Saturday 2 July 2016

Stock market & trading for beginners

National Stock Exchange (NSE) and Bombay Stock Exchange (BSE) are two types of companies listed and there is 50 paisa to Re 1 difference between these two types of companies.

Demat covers equity, bonds, derivatives, Initial Public Offer (IPO), Mutual Fund or Systematic Investment Plan (SIP). Trading is buying and selling.

In equity, equity shares are purchased and sold and this trading depends on daily market. One has to observe the daily market to see if there are changes in the market. One can watch for companies shares values on TV, mobile etc. In equity shares, shares can be purchased from companies when shares are down and sold when shares are up.The time limit is Intraday or delivery. In Intraday shares are purchased and sold on that same day and in delivery shares can be sold any day.

Derivatives is buying and selling of a lot (land) which is for a fixed time that is 3-6 months. It starts with Rs 25,000/- investment.

IPO: In IPO, shares are purchased and sold and there is interest given that varies with companies. It requires initial investment of Rs 5 lakhs. Sensex NIFTY and Sensex Exchange ETF are two examples of IPO companies.

Bond: Bond is long term investment which is 1 year up and one does not need to show Income tax but for others under Demat below 2 lakhs profit, one need not show income tax. Bond is a long term investment and there is annual rate of interest given and again rate of interest may vary from company to company. If the investment is for 3-5 years then may be there may be a locking period also involved meaning money cannot be withdrawn during that period of locking.
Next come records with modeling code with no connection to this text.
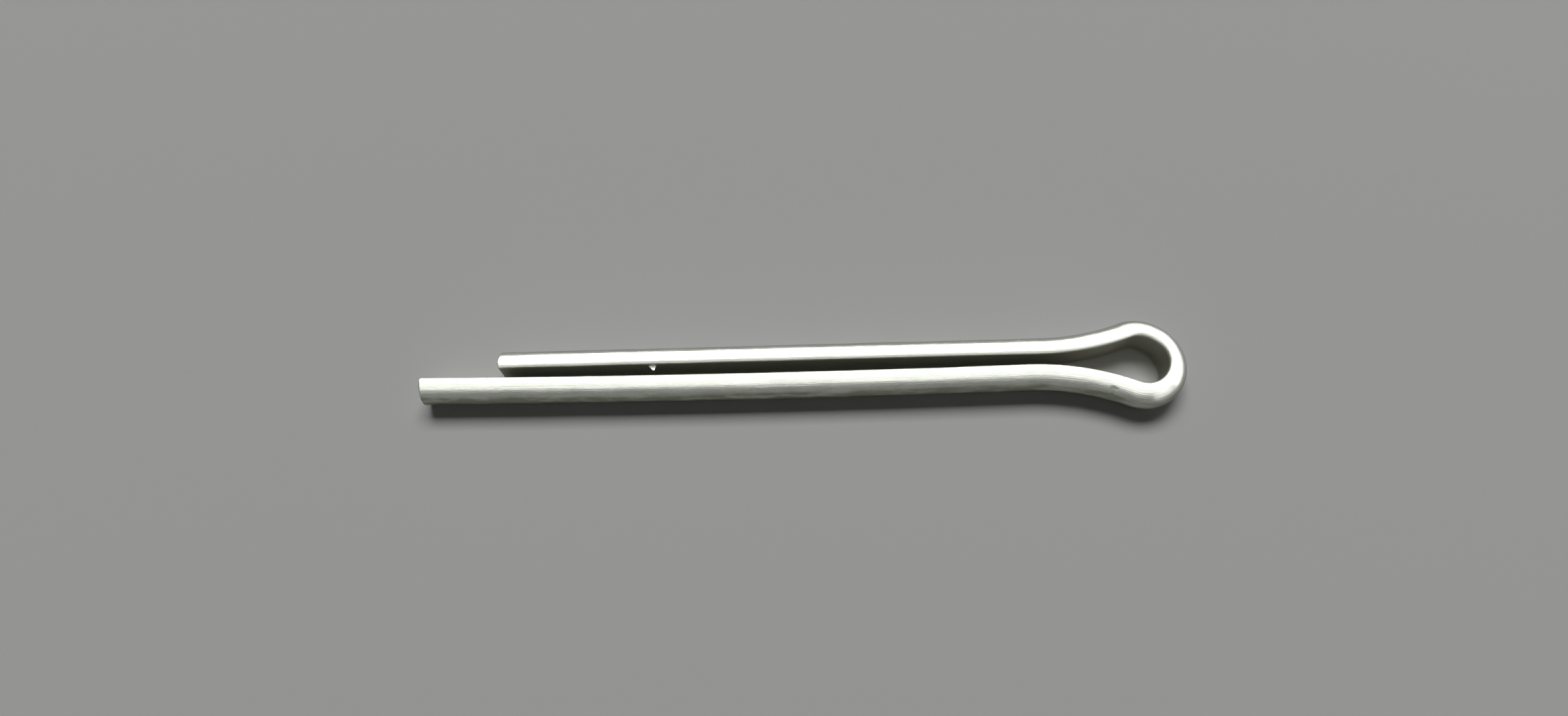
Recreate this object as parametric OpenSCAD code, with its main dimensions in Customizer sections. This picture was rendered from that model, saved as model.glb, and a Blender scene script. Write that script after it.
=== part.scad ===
// Split cotter pin, bent from one length of half-round wire.
// The wire is folded flat side to flat side: two legs that close into a round
// shank, and an eye at the fold that stops the pin in its hole.
// It lies on its side. The origin is the centre of the eye's round nose, half
// way up the wire; +X points out through the nose, +Z up through the eye, and
// the short leg is the one on the +Y side.
//
// The wire is laid as bends and one straight run, end to end. Where two of them
// meet, they share one section: same centre line, same heading.

/* [Wire] */
// Width of the half-round wire, which is also the diameter of the closed shank
wire_w = 3.8; // [2:0.1:6]
// Radius of the two rolled corners between the flat and the round
corner_r = 0.4; // [0.05:0.05:0.5]

/* [Legs] */
// Centre of the eye to the tip of the short leg
short_leg = 56.5; // [30:0.5:120]
// How far the long leg reaches past the short one
leg_step = 6.7; // [0:0.1:15]
// Gap between the two flats where the legs leave the neck
neck_gap = 0.92; // [0.1:0.02:1.5]
// Gap between the two flats at the tips
tip_gap = 0.68; // [0.1:0.02:3]
// How far the long leg bows outwards between neck and tip
long_bow = 0.22; // [0.02:0.02:0.6]
// Bevel that rounds off the sheared tips
tip_bevel = 0.15; // [0.05:0.05:0.4]

/* [Eye] */
// Inside diameter of the eye's round nose
eye_d = 4.1; // [3.2:0.1:6]
// How far the legs are set off the eye's centre, towards the short leg's side
eye_set = 0.4; // [0:0.02:0.5]
// Inside radius of the flatter crown on the short leg's side
crown_r = 3.7; // [2:0.1:6]
// Angle round the nose at which the crown starts
crown_start = 48; // [20:1:60]
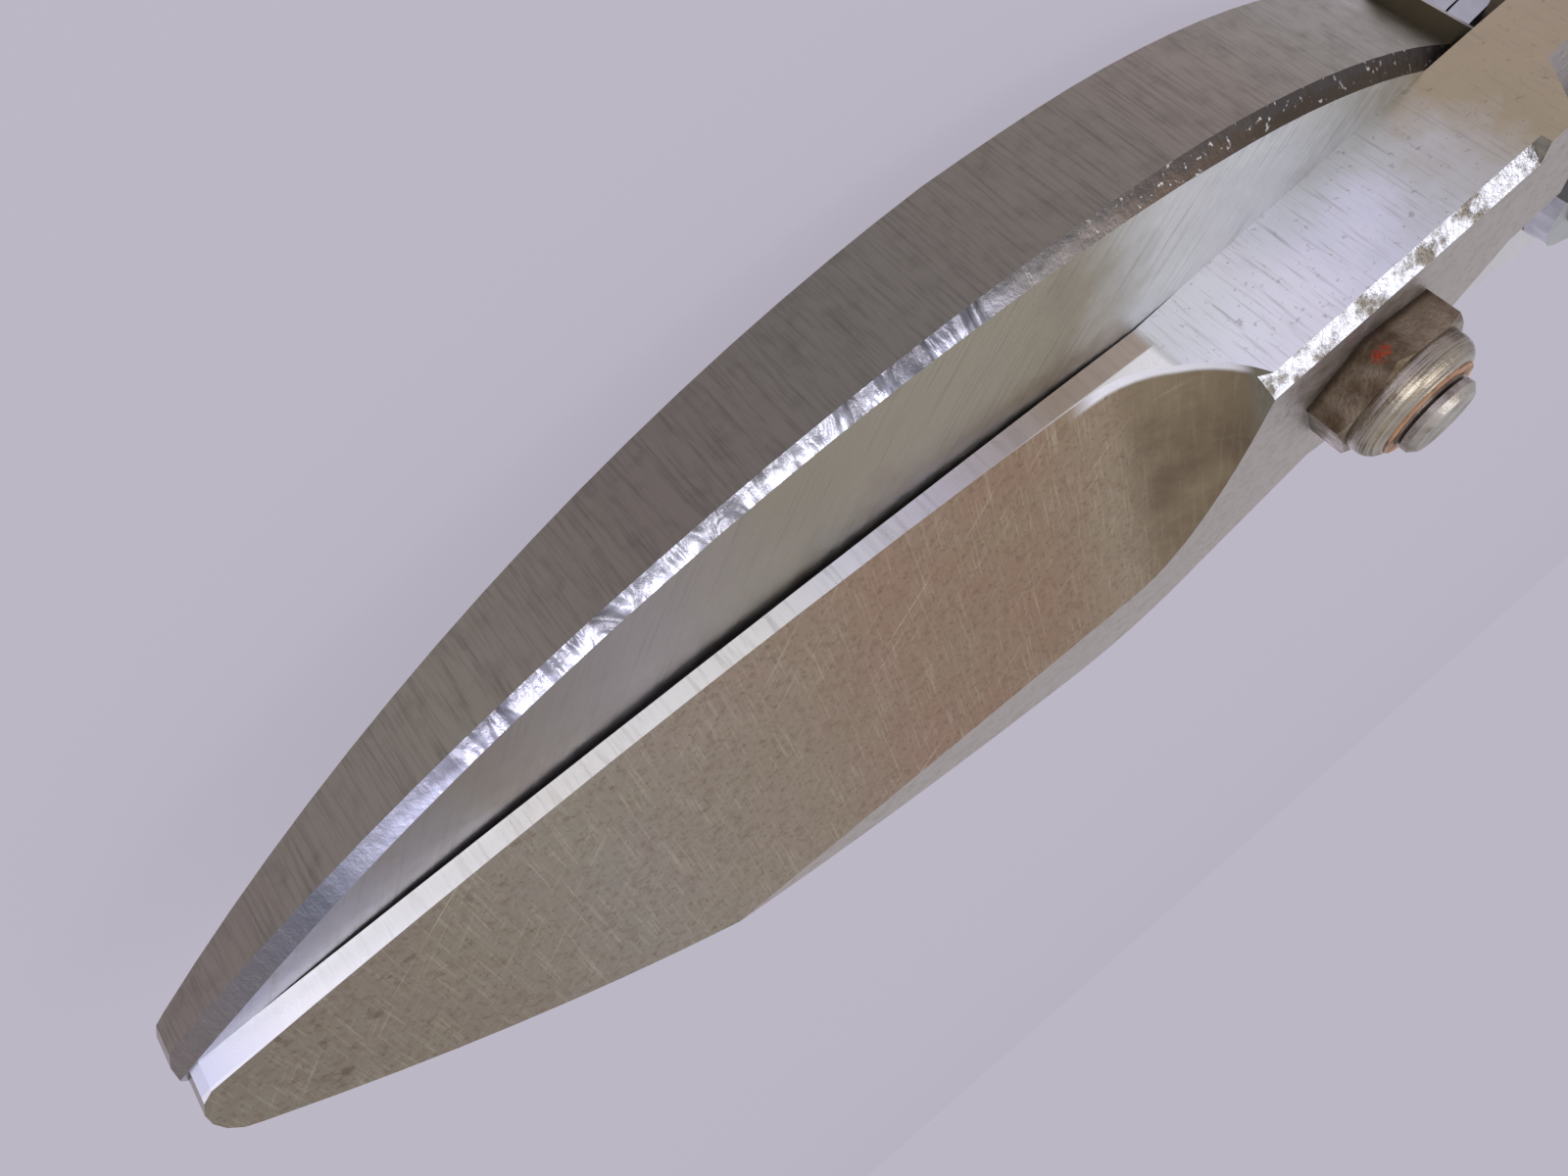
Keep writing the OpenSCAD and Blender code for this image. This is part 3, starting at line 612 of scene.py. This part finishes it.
class SNIPS_PG_spring(bpy.types.PropertyGroup):
    """Sizes of the return spring."""

    wire: FloatProperty(name="Wire", description="Diameter of the wire", default=1.2 * MM, min=0.5 * MM,
                        max=2.0 * MM, unit="LENGTH")
    turns: IntProperty(name="Turns", description="Turns of the coil", default=7, min=4, max=12)


def drawn_wire():
    """Hard-drawn spring wire, blued by heat: dark straw-grey sheen with fine lines along the wire."""
    material, tree, surface = new_material("Hard-drawn spring wire", 1.0, 0.33)
    place, at, facing = pivot_frame(tree)
    patches = blotches(tree, place, 2.5, detail=4.0)
    colour = blend_in(tree, linear("#75716c"), linear("#4d4a48"), between(tree, patches, 0.35, 0.65))
    tree.links.new(colour.outputs[2], surface.inputs["Base Color"])
    relief_bump(tree, surface, product(tree, blotches(tree, place, 0.3), 0.02))
    return material


def coil_mesh(low, high, wire, turns):
    """A closed-end compression coil along y that fills its box, swept as a round wire."""
    mesh = bmesh.new()
    centre = (low + high) / 2
    radius = (high.x - low.x) / 2 - wire / 2
    rise = high.y - low.y - wire
    steps, sides = turns * 36, 14
    dead = 0.85 / turns
    pitch = wire * 0.9
    rings = []
    for i in range(steps + 1):
        u = i / steps
        if u < dead:
            climb = u / dead * pitch
        elif u > 1 - dead:
            climb = rise - (1 - u) / dead * pitch
        else:
            climb = pitch + (u - dead) / (1 - 2 * dead) * (rise - 2 * pitch)
        a = 2 * math.pi * turns * u
        outward = Vector((math.cos(a), 0, math.sin(a)))
        middle = centre + outward * radius + Vector((0, climb - rise / 2, 0))
        taper = min(1.0, 0.45 + 2.2 * min(u, 1 - u) * turns)
        ring = []
        for k in range(sides):
            b = 2 * math.pi * k / sides
            rise_part = math.sin(b) * wire / 2 * (taper if (math.sin(b) < 0) == (u < 0.5) else 1.0)
            ring.append(mesh.verts.new(middle + outward * (math.cos(b) * wire / 2) + Vector((0,
                    rise_part, 0))))
        rings.append(ring)
    for a, b in zip(rings, rings[1:]):
        for k in range(sides):
            mesh.faces.new((a[k], b[k], b[(k + 1) % sides], a[(k + 1) % sides]))
    for ring in (rings[0], rings[-1]):
        mesh.faces.new(ring)
    bmesh.ops.recalc_face_normals(mesh, faces=mesh.faces)
    return mesh


class SNIPS_OT_spring(bpy.types.Operator):
    """Winds the return spring between the tangs"""

    bl_idname = "snips.spring"
    bl_label = "Wind the return spring"

    def execute(self, context):
        sizes = context.scene.snips_spring
        low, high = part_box("return_spring")
        piece = to_object("return_coil", coil_mesh(low, high, sizes.wire, sizes.turns), drawn_wire())
        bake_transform(piece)
        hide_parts("return_spring")
        return {"FINISHED"}


# ---- Stage ----


class SNIPS_PG_stage(bpy.types.PropertyGroup):
    """Colour and light of the stage."""

    paper: FloatVectorProperty(
        name="Paper", description="Colour of the floor and background", default=linear("#bcb7c5")[:3],
        subtype="COLOR", size=3, min=0.0, max=1.0)
    softbox: FloatProperty(name="Softbox", description="Power of the main softbox", default=10.0, min=0.0,
                           max=60.0, unit="POWER")


def paper_material(colour):
    """Sized paper, matt: an even pale sheet that keeps a soft shadow."""
    material = bpy.data.materials.new("Matt paper")
    material.use_nodes = True
    tree = material.node_tree
    tree.nodes.clear()
    rays = add(tree, "ShaderNodeLightPath")
    seen = summed(tree, rays.outputs["Is Camera Ray"], rays.outputs["Is Glossy Ray"])
    share = product(tree, between(tree, seen, 0.0, 1.0), 0.85)
    strength = add(tree, "ShaderNodeMapRange", {0: rays.outputs["Is Glossy Ray"], 3: 1.0, 4: 2.2})
    matt = add(tree, "ShaderNodeBsdfDiffuse", {"Color": (*(0.8 * c for c in colour), 1.0)})
    even = add(tree, "ShaderNodeEmission", {"Color": (*colour, 1.0), "Strength": strength})
    add(tree, "ShaderNodeOutputMaterial", {
        "Surface": add(tree, "ShaderNodeMixShader", {0: share, 1: matt, 2: even})})
    return material


def area_light(name, at, towards, size, power, colour=(1, 1, 1)):
    """A square softbox that faces a point."""
    lamp = bpy.data.lights.new(name, "AREA")
    lamp.size = size
    lamp.energy = power
    lamp.color = colour
    holder = bpy.data.objects.new(name, lamp)
    bpy.context.scene.collection.objects.link(holder)
    holder.location = at
    holder.rotation_euler = (Vector(towards) - Vector(at)).to_track_quat("-Z", "Y").to_euler()


# Camera: where it stands in the frame, and its right, down and forward directions
CAMERA_AT = (-0.1166, 0.07026, 0.0418)
CAMERA_RIGHT = Vector((0.792, -0.090, 0.6039))
CAMERA_DOWN = Vector((-0.5726, -0.4527, 0.6835))
CAMERA_FORWARD = Vector((0.2118, -0.8871, -0.4100))
CAMERA_LENS = 26.06  # mm, on a 36 mm wide sensor


class SNIPS_OT_stage(bpy.types.Operator):
    """Sets the floor, the lights, the world and the camera"""

    bl_idname = "snips.stage"
    bl_label = "Set the stage"

    def execute(self, context):
        sizes = context.scene.snips_stage
        colour = tuple(sizes.paper)
        mesh = bmesh.new()
        bmesh.ops.create_circle(mesh, cap_ends=True, segments=96, radius=4.0)
        floor = to_object("floor", mesh, paper_material(colour))
        floor.location.z = -0.0002

        world = bpy.data.worlds.new("Studio")
        context.scene.world = world
        world.use_nodes = True
        tree = world.node_tree
        tree.nodes.clear()
        rays = add(tree, "ShaderNodeLightPath")
        direction = add(tree, "ShaderNodeSeparateXYZ", {0: add(tree, "ShaderNodeTexCoord")})
        height = between(tree, direction.outputs[2], -0.1, 0.9)
        sky = blend_in(tree, (0.58, 0.575, 0.60, 1.0), (0.95, 0.95, 0.98, 1.0), height)
        seen = blend_in(tree, sky, (*colour, 1.0), rays.outputs["Is Camera Ray"])
        backdrop = add(tree, "ShaderNodeBackground", {"Color": seen.outputs[2], "Strength": 1.0})
        add(tree, "ShaderNodeOutputWorld", {"Surface": backdrop})

        middle = (-0.1, 0.0, 0.012)
        area_light("Key softbox", (-0.8, 1.1, 1.3), middle, 0.9, sizes.softbox)
        area_light("Nut side softbox", (0.5, 0.5, 1.6), middle, 0.8, sizes.softbox * 0.7)
        area_light("Tip softbox", (-1.1, 1.2, 0.35), middle, 0.5, sizes.softbox * 0.3)

        lens = bpy.data.cameras.new("Camera")
        lens.lens = CAMERA_LENS
        lens.sensor_width = 36.0
        lens.clip_start = 0.002
        camera = bpy.data.objects.new("Camera", lens)
        context.scene.collection.objects.link(camera)
        turned = Matrix((CAMERA_RIGHT, -CAMERA_DOWN, -CAMERA_FORWARD)).transposed().to_4x4()
        camera.matrix_world = Matrix.Translation(CAMERA_AT) @ turned
        context.scene.camera = camera
        context.scene.view_settings.view_transform = "Standard"
        return {"FINISHED"}


class SNIPS_PT_panel(bpy.types.Panel):
    """Lists the steps that finish the snips"""

    bl_idname = "SNIPS_PT_panel"
    bl_label = "Aviation snips"
    bl_space_type = "VIEW_3D"
    bl_region_type = "UI"
    bl_category = "Snips"

    def draw(self, context):
        for group in (context.scene.snips_grips, context.scene.snips_spring,
                      context.scene.snips_stage):
            for key in group.__annotations__:
                self.layout.prop(group, key)
        for operator in OPERATORS:
            self.layout.operator(operator.bl_idname)


GROUPS = (SNIPS_PG_grips, SNIPS_PG_spring, SNIPS_PG_stage)
OPERATORS = (SNIPS_OT_stage, SNIPS_OT_blades, SNIPS_OT_pivot, SNIPS_OT_handles, SNIPS_OT_grips,
        SNIPS_OT_spring)


def register():
    for item in GROUPS + OPERATORS + (SNIPS_PT_panel,):
        bpy.utils.register_class(item)
    bpy.types.Scene.snips_grips = PointerProperty(type=SNIPS_PG_grips)
    bpy.types.Scene.snips_spring = PointerProperty(type=SNIPS_PG_spring)
    bpy.types.Scene.snips_stage = PointerProperty(type=SNIPS_PG_stage)


def unregister():
    del bpy.types.Scene.snips_stage
    del bpy.types.Scene.snips_spring
    del bpy.types.Scene.snips_grips
    for item in reversed(GROUPS + OPERATORS + (SNIPS_PT_panel,)):
        bpy.utils.unregister_class(item)


def main():
    register()
    bpy.ops.snips.stage()
    bpy.ops.snips.blades()
    bpy.ops.snips.pivot()
    bpy.ops.snips.handles()
    bpy.ops.snips.grips()
    bpy.ops.snips.spring()


if __name__ == "__main__":
    main()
Mutual Fund or SIP: In Mutual Fund or SIP, one has to deposit money for a year for a particular amount but if one needs the money urgently, one can also withdraw at the same interest, but the minimum time that one has to keep the money is for 3 months. For Mutual Fund, Net Asset Value (NAV) or interest is decided by the companies which may increase or decrease for a company where one has made the investment. The advantage with Mutual Fund is that after taking out the money whenever needed, one can either furnish that withdrawn amount or need not furnish the withdrawn amount and one can continue depositing that particular amount from the next month because at the time of taking out the money, money is withdrawn along with the interest for that entire period and one can proceed with the next month investment but the minimum period to keep the money is 3 months.

When a share is purchased or sold, then there is company brockerage of about 0.075% on both the shares purchased and the shares sold.

If an individual has already purchased a share from a company and then wants to go for IPO,  then the individual cannot go for IPO but will go for FPO that is Follow Public Offer.

NSE, BSE, NIFTY etc are all under Security Exchange Board of India (SEBI) Guidelines.

In saving accounts in Banks, Banks follow RBI Guidelines, and the rate of interest is same for all the banks.

According to a professional, for Demat, a mix of investment should be made. If a person has time and experience, then only he/she should go for equity shares trading because it involves high risks.

According to a housewife who is involved in equity shares trading, buying and selling of equity shares gets better after experience. Mutual Fund is a better option as it involves less risks.